While at the same time the ILS market sees excess profit in the margins, and stands ready to raise more capital and underwrite more of the traditional companies share.
So is this a business model issue? Are there areas of re/insurance which are now better underwritten by an efficient, capital markets backed model and that traditional companies are never going to be able to see as profitable to underwrite again?
It’s possible. The return of capital shows excess profit, but the results suggest difficult and perhaps worsening conditions still. The two don’t really stack up, but what they do show is why reinsurance is an attractive sector if you have capital which values the lower correlation of this asset class and an efficient model for deploying capacity.
There appears to be an interesting conundrum developing.
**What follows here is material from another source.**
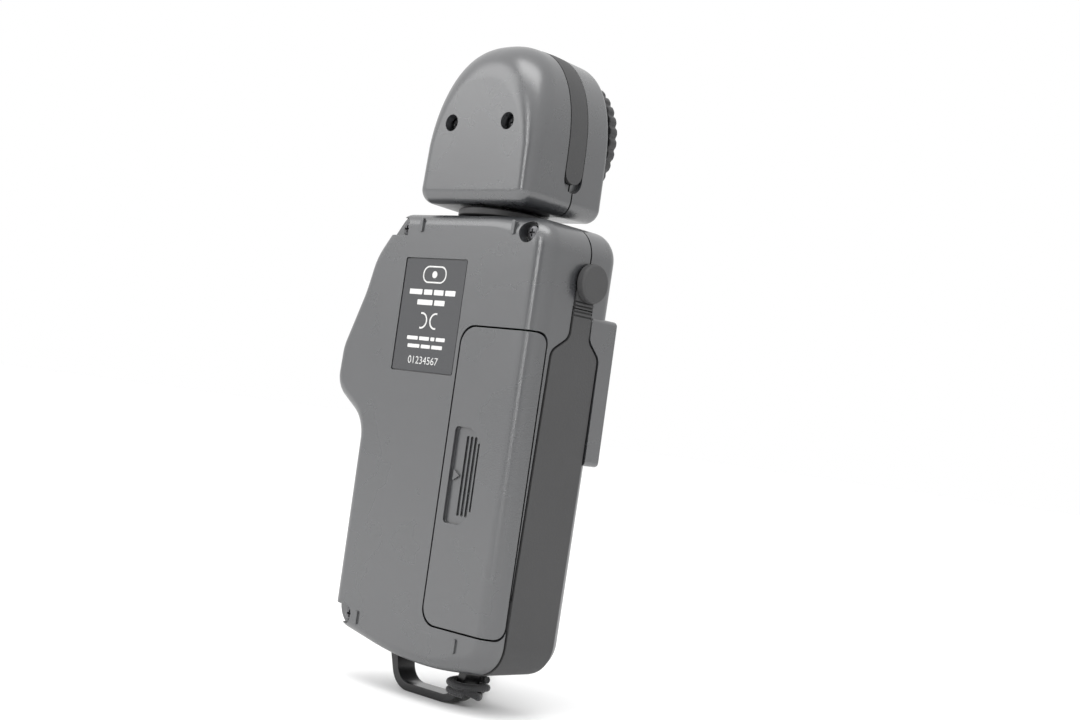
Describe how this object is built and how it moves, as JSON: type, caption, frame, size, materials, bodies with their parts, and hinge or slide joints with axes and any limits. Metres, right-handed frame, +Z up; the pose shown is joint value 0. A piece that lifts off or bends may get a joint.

With traditional companies unable to underwrite certain business due to lack of margin, while heavily discounting other segments they really don’t want to leave. But still generating impressive profits from their specialisms and the large, tailored area of the market that enable them to return the capital that they struggle to deploy profitably.
It almost doesn’t stack up. But therein lies the complexity of the reinsurance business model right now, and therein lies the signal to the capital markets that profitability remains, efficient business models matter and that reinsurance linked returns still look very attractive.
While there’s a sign of profit margin to be made and evidence that the business continues to shift in favour of efficiency, the ILS market and its capital market investors are likely to maintain their attraction to reinsurance and look to grow their share of the market.
For traditional companies, the way Swiss Re is shifting towards innovation, product development, trying to create demand in uninsured risks or areas and a focus on maximising the profits from its intellectual capital (expertise and specialism) are key. As too is a recognition, as Swiss Re made previously, that even traditional companies are going to have to break down the value-chain in order to extract greater profit from the risk transfer transaction.